We have recently returned from a three week holiday in Ethiopia – the northern circuit plus Bale mountains and rift valley lakes.
Earlier in the year I devised an itinerary using the extremely valuable Bradt guide as my main source of information and sent it off to several UK and Ethiopian-based travel companies. While waiting for the responses, I came across a recommendation on this site about a tour company called Ethio Renaissance and having nothing to lose forwarded them my itinerary as well. In the end, based on several criteria, we decided to use Ethio Renaissance (http://www.ethiorenaissance.com/). This was the first time we have ever booked a holiday direct with a local tour operator (and we are quite well travelled) and as such was a bit of a leap of faith on our part. However, we have no regrets – the service compared very favourably, and for the most part exceeded that of any UK company we have used in the past 25 years. We would have no hesitation in recommending them to anyone else. So many thanks to Lizzie Vardon for her comments on this site.
Some other general comments that travellers to Ethiopia may find useful:
1) Roads – there is a lot of road building by the Chinese going on everywhere, at least in the highlands, and this is scheduled to continue for the next few years. The road between Debark and Shire (on the way to Axum) was particularly bad and at one point we just got through before the road was closed for three hours. In another area the road was closed for a while because of a landslip – the new road was being built above the old road and the hillside collapsed on top of it (and the hillside was still ‘moving’ as we eventually drove past). Dust at some points reduced visibility to zero! Even so we would still recommend road travel over air given the fantastic scenery and opportunity to visit local villages etc.

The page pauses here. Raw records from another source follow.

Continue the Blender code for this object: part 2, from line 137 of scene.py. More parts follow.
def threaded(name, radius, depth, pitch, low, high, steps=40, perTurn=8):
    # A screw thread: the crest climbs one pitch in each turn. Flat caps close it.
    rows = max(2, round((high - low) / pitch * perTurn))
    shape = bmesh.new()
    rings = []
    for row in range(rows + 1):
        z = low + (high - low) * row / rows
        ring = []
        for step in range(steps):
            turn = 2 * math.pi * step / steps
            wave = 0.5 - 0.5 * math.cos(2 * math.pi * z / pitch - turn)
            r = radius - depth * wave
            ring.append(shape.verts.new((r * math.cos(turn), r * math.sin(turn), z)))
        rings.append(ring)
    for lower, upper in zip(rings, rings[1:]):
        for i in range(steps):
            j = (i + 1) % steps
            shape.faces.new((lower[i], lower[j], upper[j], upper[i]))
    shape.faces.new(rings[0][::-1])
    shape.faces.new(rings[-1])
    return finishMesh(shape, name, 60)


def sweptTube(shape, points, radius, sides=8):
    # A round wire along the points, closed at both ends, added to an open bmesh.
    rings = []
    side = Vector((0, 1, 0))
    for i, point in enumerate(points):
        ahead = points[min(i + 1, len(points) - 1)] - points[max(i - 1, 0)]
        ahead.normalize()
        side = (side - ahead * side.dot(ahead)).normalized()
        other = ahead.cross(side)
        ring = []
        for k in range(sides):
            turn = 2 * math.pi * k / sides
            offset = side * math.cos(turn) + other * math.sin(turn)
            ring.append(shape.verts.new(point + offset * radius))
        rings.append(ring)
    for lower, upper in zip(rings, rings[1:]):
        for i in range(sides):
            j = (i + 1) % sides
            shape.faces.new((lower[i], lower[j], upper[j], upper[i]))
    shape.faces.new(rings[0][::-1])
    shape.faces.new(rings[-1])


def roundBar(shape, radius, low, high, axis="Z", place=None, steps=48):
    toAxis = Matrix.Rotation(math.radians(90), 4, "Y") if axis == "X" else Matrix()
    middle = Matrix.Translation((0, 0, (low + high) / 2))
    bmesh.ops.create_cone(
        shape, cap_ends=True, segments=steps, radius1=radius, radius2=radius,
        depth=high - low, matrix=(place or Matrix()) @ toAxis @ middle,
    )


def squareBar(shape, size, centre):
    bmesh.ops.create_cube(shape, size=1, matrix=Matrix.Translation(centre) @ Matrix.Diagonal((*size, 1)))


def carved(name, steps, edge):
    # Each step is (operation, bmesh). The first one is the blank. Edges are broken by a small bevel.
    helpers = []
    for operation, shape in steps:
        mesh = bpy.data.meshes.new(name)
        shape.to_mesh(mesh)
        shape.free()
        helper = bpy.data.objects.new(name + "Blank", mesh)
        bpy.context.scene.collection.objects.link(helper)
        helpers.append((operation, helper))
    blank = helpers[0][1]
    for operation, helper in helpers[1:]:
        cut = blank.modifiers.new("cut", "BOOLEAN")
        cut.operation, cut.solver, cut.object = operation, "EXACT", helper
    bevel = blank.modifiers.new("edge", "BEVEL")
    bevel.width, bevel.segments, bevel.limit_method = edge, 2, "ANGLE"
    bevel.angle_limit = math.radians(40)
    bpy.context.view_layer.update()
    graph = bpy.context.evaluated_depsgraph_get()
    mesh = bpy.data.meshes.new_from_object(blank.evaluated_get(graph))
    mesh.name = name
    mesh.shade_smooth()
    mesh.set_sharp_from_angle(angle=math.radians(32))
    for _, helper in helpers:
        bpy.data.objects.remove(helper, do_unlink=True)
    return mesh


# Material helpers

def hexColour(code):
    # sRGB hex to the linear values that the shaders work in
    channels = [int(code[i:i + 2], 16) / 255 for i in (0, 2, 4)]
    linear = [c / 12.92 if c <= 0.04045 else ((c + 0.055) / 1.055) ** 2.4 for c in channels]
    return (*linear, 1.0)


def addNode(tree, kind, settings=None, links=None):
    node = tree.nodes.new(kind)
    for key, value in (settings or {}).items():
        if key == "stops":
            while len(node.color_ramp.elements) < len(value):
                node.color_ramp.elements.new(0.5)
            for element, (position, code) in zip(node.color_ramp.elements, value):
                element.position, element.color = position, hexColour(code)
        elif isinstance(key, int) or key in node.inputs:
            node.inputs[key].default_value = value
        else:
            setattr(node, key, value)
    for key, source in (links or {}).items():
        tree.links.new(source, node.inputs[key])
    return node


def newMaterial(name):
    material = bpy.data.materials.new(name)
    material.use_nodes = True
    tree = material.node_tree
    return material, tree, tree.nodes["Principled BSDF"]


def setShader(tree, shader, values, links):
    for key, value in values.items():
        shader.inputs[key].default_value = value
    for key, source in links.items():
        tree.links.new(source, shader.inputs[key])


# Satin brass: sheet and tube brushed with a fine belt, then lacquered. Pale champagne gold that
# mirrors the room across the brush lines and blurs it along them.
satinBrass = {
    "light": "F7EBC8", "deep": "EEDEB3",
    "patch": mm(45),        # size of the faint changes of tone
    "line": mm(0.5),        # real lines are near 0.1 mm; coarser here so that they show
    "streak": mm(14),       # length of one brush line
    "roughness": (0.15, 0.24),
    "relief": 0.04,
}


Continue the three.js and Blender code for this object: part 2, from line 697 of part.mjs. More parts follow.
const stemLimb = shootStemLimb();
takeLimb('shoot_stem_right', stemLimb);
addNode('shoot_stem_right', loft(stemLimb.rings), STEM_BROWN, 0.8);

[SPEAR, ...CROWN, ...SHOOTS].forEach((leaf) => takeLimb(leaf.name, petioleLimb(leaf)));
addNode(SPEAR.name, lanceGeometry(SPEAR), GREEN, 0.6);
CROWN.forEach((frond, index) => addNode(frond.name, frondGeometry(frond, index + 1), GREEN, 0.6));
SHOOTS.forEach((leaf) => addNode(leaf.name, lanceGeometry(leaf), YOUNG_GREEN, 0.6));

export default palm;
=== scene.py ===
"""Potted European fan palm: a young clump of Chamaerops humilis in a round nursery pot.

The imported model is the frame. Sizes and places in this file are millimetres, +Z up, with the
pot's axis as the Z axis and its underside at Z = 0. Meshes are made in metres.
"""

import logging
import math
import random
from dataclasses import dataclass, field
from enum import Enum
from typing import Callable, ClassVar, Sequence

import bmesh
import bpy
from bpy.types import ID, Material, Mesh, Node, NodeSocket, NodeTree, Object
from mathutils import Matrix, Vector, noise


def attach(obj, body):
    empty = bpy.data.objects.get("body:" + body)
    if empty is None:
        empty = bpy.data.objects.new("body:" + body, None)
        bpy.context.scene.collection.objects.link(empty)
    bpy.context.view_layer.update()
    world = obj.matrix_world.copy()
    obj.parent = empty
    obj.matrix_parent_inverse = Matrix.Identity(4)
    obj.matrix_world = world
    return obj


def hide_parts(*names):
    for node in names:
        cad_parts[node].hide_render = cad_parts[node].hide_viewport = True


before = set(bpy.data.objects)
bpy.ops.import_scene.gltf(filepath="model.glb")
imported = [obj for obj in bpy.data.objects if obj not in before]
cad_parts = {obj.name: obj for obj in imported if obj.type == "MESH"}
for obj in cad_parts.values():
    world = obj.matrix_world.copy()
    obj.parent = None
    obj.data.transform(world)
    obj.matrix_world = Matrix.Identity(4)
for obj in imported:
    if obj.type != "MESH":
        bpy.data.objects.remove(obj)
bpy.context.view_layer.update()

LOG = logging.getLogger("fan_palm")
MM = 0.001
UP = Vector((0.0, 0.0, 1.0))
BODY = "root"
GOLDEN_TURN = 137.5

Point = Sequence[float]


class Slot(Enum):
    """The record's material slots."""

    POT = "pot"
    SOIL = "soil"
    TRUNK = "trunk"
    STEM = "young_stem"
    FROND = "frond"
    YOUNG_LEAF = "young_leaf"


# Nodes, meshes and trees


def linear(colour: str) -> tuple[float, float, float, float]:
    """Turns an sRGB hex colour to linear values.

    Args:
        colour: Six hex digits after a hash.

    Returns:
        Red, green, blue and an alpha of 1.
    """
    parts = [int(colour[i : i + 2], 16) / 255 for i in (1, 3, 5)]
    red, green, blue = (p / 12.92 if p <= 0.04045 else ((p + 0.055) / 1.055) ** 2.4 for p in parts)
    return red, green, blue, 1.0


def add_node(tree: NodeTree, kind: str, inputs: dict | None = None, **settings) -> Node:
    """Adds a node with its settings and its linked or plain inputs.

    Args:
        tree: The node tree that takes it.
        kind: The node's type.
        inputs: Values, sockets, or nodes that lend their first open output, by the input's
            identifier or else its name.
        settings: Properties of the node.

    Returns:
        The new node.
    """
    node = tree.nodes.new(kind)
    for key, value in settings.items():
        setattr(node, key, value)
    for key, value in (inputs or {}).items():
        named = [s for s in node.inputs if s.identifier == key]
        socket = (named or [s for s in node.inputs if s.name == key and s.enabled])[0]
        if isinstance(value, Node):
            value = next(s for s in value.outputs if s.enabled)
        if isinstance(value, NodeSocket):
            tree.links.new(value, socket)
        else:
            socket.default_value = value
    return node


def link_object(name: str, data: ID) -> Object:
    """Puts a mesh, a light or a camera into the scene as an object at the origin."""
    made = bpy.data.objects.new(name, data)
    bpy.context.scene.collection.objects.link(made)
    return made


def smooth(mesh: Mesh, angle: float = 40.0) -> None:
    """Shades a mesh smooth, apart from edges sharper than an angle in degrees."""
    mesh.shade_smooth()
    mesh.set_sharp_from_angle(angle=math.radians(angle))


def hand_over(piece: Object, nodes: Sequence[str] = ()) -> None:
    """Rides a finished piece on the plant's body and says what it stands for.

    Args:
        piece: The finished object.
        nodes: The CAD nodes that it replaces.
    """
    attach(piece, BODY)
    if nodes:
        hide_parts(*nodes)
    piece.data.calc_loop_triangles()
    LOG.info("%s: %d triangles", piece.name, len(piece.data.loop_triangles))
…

2) Lalibela: Tukul Village Hotel – an earlier posting on this website said that the hotel rooms had fleas and indeed in the hotel room there was a handwritten note from a previous incumbent that the bed contained fleas. However, we had no problem whatsoever and the room was cleaned daily to a very high standard. Our guide told us the flea problem was more likely to occur in the rainy season and indeed it could have been the tourists that picked up the fleas from the churches and brought them back to the hotel. One way around this is to either spray your socks with deet before entering the churches (shoes off of course) or to wear plastic carry bags held up by rubber bands when visiting the churches.

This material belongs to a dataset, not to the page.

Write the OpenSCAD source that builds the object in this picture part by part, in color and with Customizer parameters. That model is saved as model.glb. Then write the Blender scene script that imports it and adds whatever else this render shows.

Our return trip up to Asheton Maryam by mule/walking took four hours in total but that included about one hour exploring the church and taking in the scenery – just to clarify previous comments on this site. However, we are reasonably fit and if you suffer from the altitude/ or are infirm, it would take longer.
3) Axum: Yeha Hotel – abysmal plumbing in the bathroom but we made do. The shower could barely manage to produce a trickle of water but buckets were provided – we found it easier to wash using these!
4) Hawzien: Gheralta Lodge – this is a great place to stay. We had booked two nights here but got bumped in favour of a tour group for the second night, which was a bit annoying. It can be a good idea to have a back up plan/ second choice as I guess this could happen at any location.
5) Bale mountains: Wabishebelle Hotel – we arrived at about 6pm and the hotel was in darkness due to a power cut and electricity was not due to be restored until 10pm. This meant there was no hot water etc and only a candle to see by in the room. However, hot food was available in the restaurant (and cold beers!) which had emergency lighting. We understand that this may be a regular occurrence at the moment (the next night was OK though). We were extremely lucky to see a leopard on the return journey to the rift valley lakes. We would strongly recommend that all travellers carry with them an LED torch for these occasions and for exploring some of the churches.